Lesch, Kerwin, and Wicker investigate the relationship between state politics and sports governance at the federal state level in Germany. The authors find that only 20.1% of the board members in sport governing bodies are women, which suggests a lack of diversity and may generate economic inefficiencies. Regression analysis finds that the share of women in sport governing bodies is positively related to the share of parliamentarians from the Social Democrats and the Green party, and the opposite relationship is found for the share of Liberals and Social party in the parliament and for the number of Conservative ministers in the state. Finding a relationship between the share of women in state political bodies and the share of women in sports governance in each state, this study identifies spillover effects from the political sector which impact the institutional environment.

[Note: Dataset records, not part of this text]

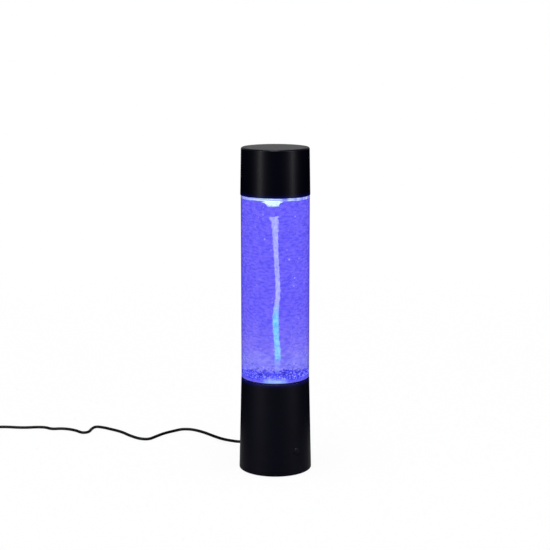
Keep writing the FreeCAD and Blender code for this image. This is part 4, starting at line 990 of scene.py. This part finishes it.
def drawn_curve(name: str, kind: str, spots: list[Vector], steps: int = 12) -> bpy.types.Curve:
    """Draws a curve of one spline.

    Args:
        name: the curve's name.
        kind: "POLY", or "NURBS" for a smooth one in space that ends at its end points.
        spots: its points, in metres.
        steps: how finely each stretch is drawn.

    Returns:
        The curve.
    """
    line = bpy.data.curves.new(name, "CURVE")
    spline = line.splines.new(kind)
    spline.points.add(len(spots) - 1)
    for point, spot in zip(spline.points, spots):
        point.co = (*spot, 1)
    spline.resolution_u = steps
    if kind == "NURBS":
        line.dimensions = "3D"
        spline.order_u = 3
        spline.use_endpoint_u = True
    return line


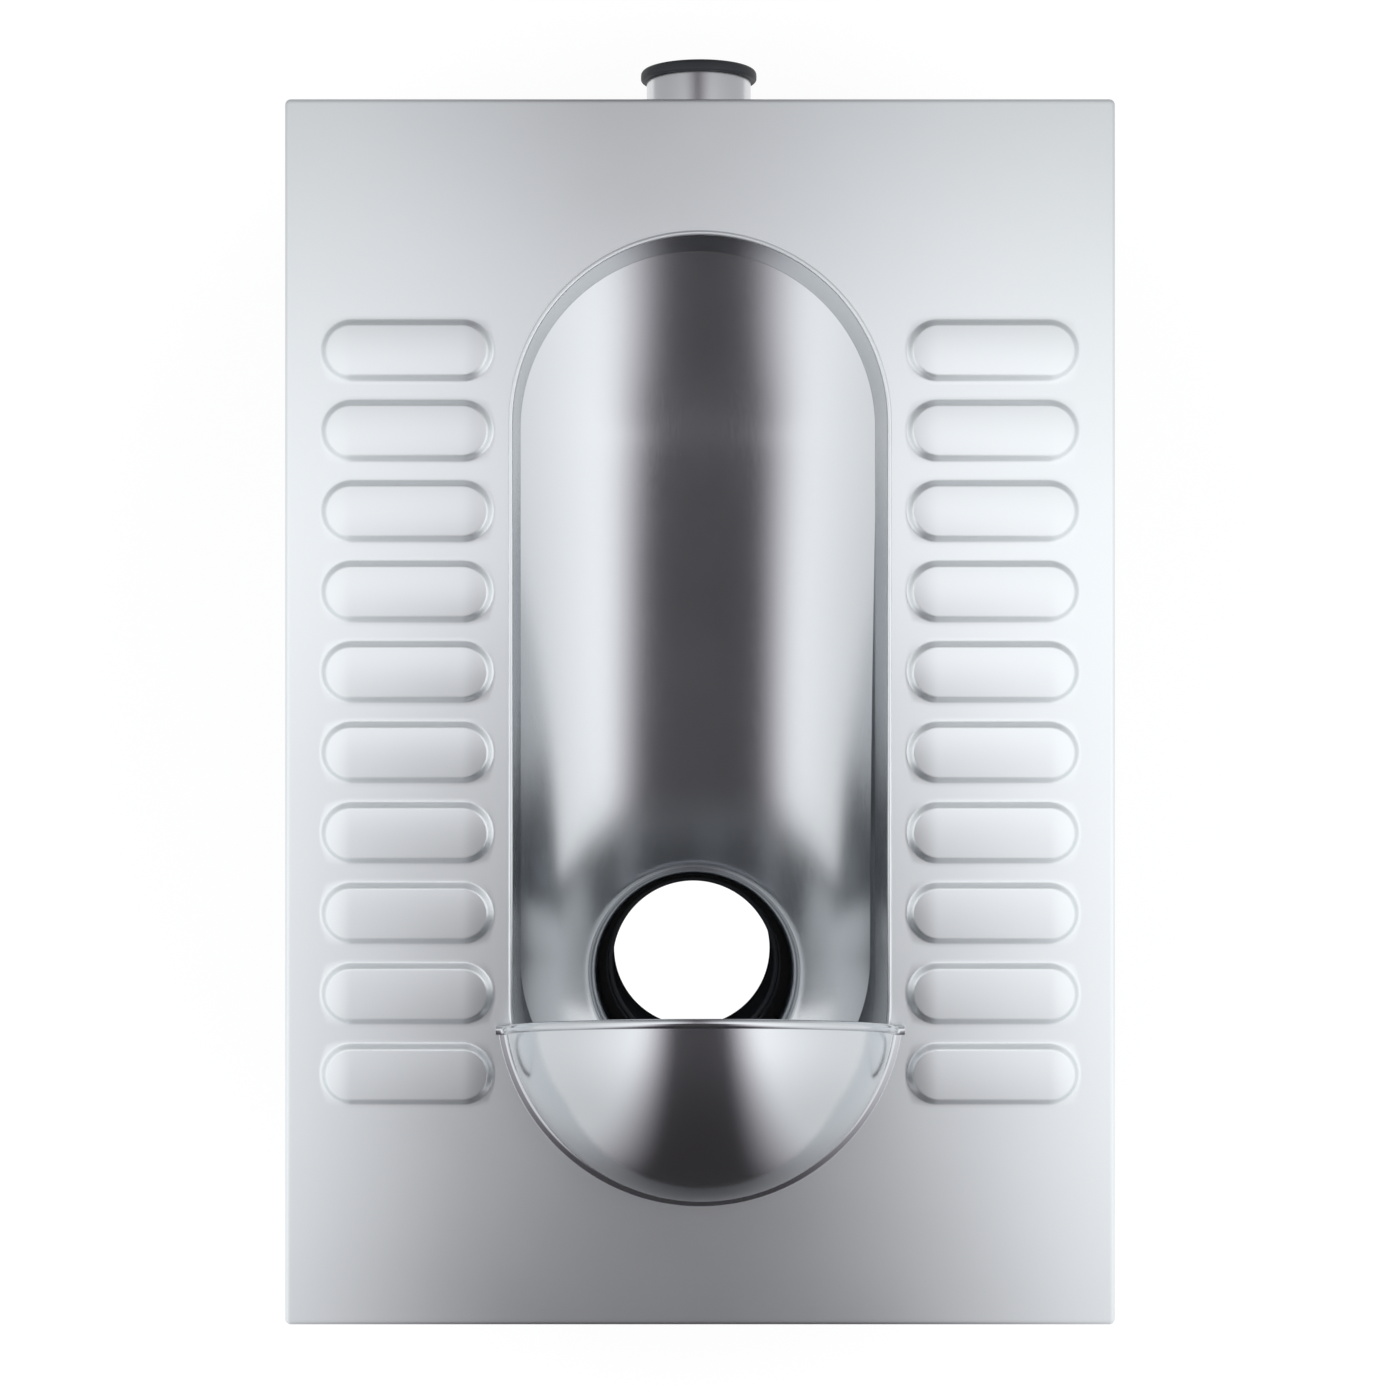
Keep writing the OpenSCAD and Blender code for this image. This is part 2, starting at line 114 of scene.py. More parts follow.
class PanTrough(bpy.types.PropertyGroup):
    """The trough: its rim, curtain, flush channel and bowl."""

    width: length("Width", 189, "Clear width of the opening")
    end_margin: length("End margin", 69, "From the deck's ends to the opening")
    bead: length("Bead", 2.4, "Width of the raised bead round the opening")
    curtain: length("Curtain", 52, "Drop of the curtain below the deck")
    lean: length("Lean", 0.8, "Lean of the curtain at its foot")
    floor_rear: length("Rear floor", 100, "Depth of the floor below the deck at the rear")
    floor_front: length("Front floor", 149, "Depth of the floor below the deck at the front")
    flare: length("Flare", 14, "Width of the flare round the mouth")
    wall_rear: length("Rear wall", 14, "Depth of the bowl's upright wall at the rear")
    wall_front: length("Front wall", 58, "Depth of the bowl's upright wall at the front")
    rear_power: number("Rear power", 2.2, "Flatness of the floor's section at the rear")
    front_power: number("Front power", 2.6, "Flatness of the floor's section at the front")
    ease: number("Ease", 1.5, "How long the floor stays level at the front: 1 is least")
    channel: length("Channel", 10.3, "Width of the flush channel")
    slot: length("Slot", 9, "Height of the slot under the curtain")
    slot_set: length("Slot set-back", 3, "From the curtain's foot to the channel's inner edge")
    flange: length("Flange", 12, "Width of the channel's top flange")


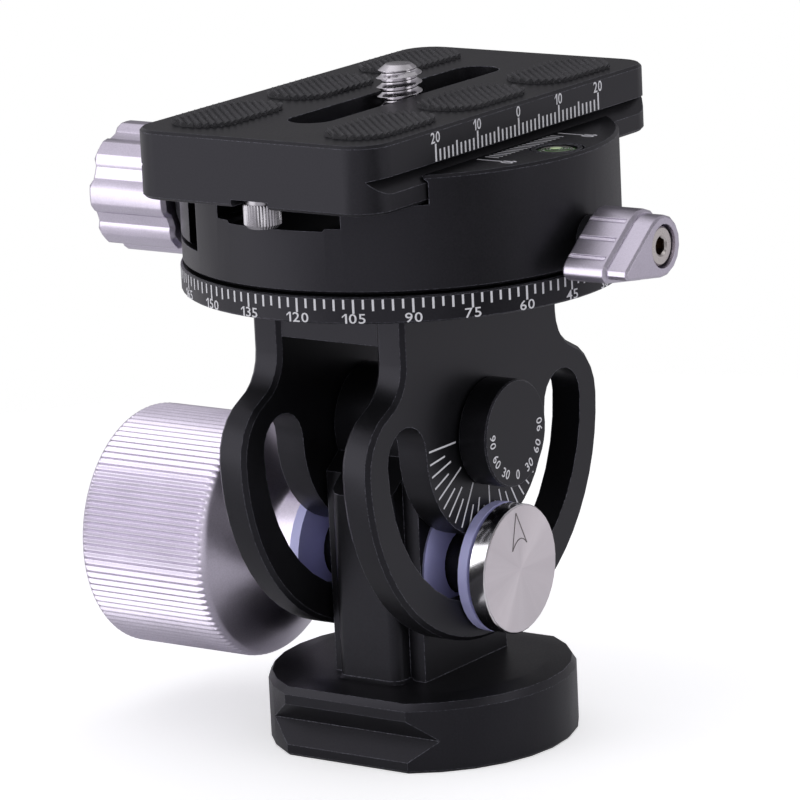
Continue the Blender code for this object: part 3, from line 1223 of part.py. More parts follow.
def build_stops(holder):
    """The two knurled safety stops, screwed into the plate's underside."""
    head_top = PLATE_BOTTOM + PLATE_CHANNEL_DEPTH - GAP
    head_bottom = PLATE_BOTTOM - STOP_HEAD_HEIGHT
    shank_top = PLATE_BOTTOM + PLATE_CHANNEL_DEPTH + STOP_SHANK_LENGTH - GAP
    core = STOP_RADIUS - 2 * STOP_RIDGE_DEPTH
    profile = [
        (0.0, shank_top),
        (STOP_SHANK_RADIUS, shank_top),
        (STOP_SHANK_RADIUS, head_top),
        (core, head_top),
        (core, head_bottom + STOP_EDGE),
        (core - STOP_EDGE, head_bottom),
        (0.0, head_bottom),
    ]
    for name, side in (("stop_screw_front", -1), ("stop_screw_back", 1)):
        y = side * (PLATE_HALF_LENGTH - STOP_INSET)
        stop = piece(name, profile_mesh(name, profile), at(0, y), holder, "steel")
        turn(stop, TINY_ROUND)
        outline = ridged_circle(STOP_RADIUS, STOP_RIDGE_DEPTH, STOP_RIDGES)
        ridges = flat_shape("stop_ridges", [outline], STOP_HEAD_HEIGHT - 2 * STOP_EDGE)
        join(stop, tool("stop_ridges", ridges, at(0, y, head_bottom + STOP_EDGE), holder))


def build_head():
    """Every body of the head, each hung on its own joint."""
    base = joint_empty("head", (0.0, 0.0, 0.0), None)
    base.location.x = -CENTRE_X
    knob_slide = joint_empty("tilt_lock_slide", (-CHEEK_OUTER, 0.0, LOCK_HEIGHT), base)
    knob_turn = joint_empty("tilt_lock_turn", (-KNOB_START, 0.0, LOCK_HEIGHT), knob_slide)
    tilt = joint_empty("tilt", (0.0, 0.0, PIVOT_HEIGHT), base)
    pan = joint_empty("pan", (0.0, 0.0, DRUM_BOTTOM), tilt)
    lock = joint_empty("pan_lock_turn", (DRUM_RADIUS, 0.0, PAN_LOCK_HEIGHT), pan)
    jaw = joint_empty("jaw_slide", (-DRUM_RADIUS, 0.0, CLAMP_HEIGHT), pan)
    clamp = joint_empty("clamp_knob_turn", (-CLAMP_KNOB_START, 0.0, CLAMP_HEIGHT), jaw)
    plate = joint_empty("plate_slide", (0.0, 0.0, PLATE_BOTTOM), pan)
    screw_slide = joint_empty("camera_screw_slide", (0.0, SCREW_SHIFT, PLATE_TOP), plate)
    screw_turn = joint_empty("camera_screw_turn", (0.0, SCREW_SHIFT, PLATE_TOP), screw_slide)
    build_foot_and_post(base)
    build_bushing(base)
    build_tilt_lock(base, knob_slide)
    build_tilt_knob(knob_turn)
    build_yoke(tilt)
    build_pivot(tilt)
    build_pan_axle(tilt)
    build_drum(pan)
    build_bubble(pan)
    build_guide_pins(pan)
    build_pan_lock(lock)
    build_movable_jaw(jaw)
    build_clamp_washer(jaw)
    build_clamp_knob(clamp)
    build_plate(plate)
    build_pads(plate)
    build_stops(plate)
    build_camera_screw(screw_slide, screw_turn)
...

Finally, Depken, Hoffer, and Kidwai analyze the impact of group identity on discrimination in an experimental setting. The paper employs power-to-take dictator games using fans of rival sports teams to generate in-groups and rival groups and finds evidence of strong differences between takings ratios for in-group and out-group members. Since sports fans frequently interact, and these interactions can generate substantial frictions, the results can help to inform sports league policy making and governance.

We thank the editors of Economics of Governance, Ami Glazer and Marko Koethenbuerger, for this opportunity to extend the governance literature to include research on governance in sport, and to highlight the important connections between governance, institutions, and sports. We believe that this special issue will be of interest to economists engaged in research in governance and in sport, and we hope these papers spur additional research in this area.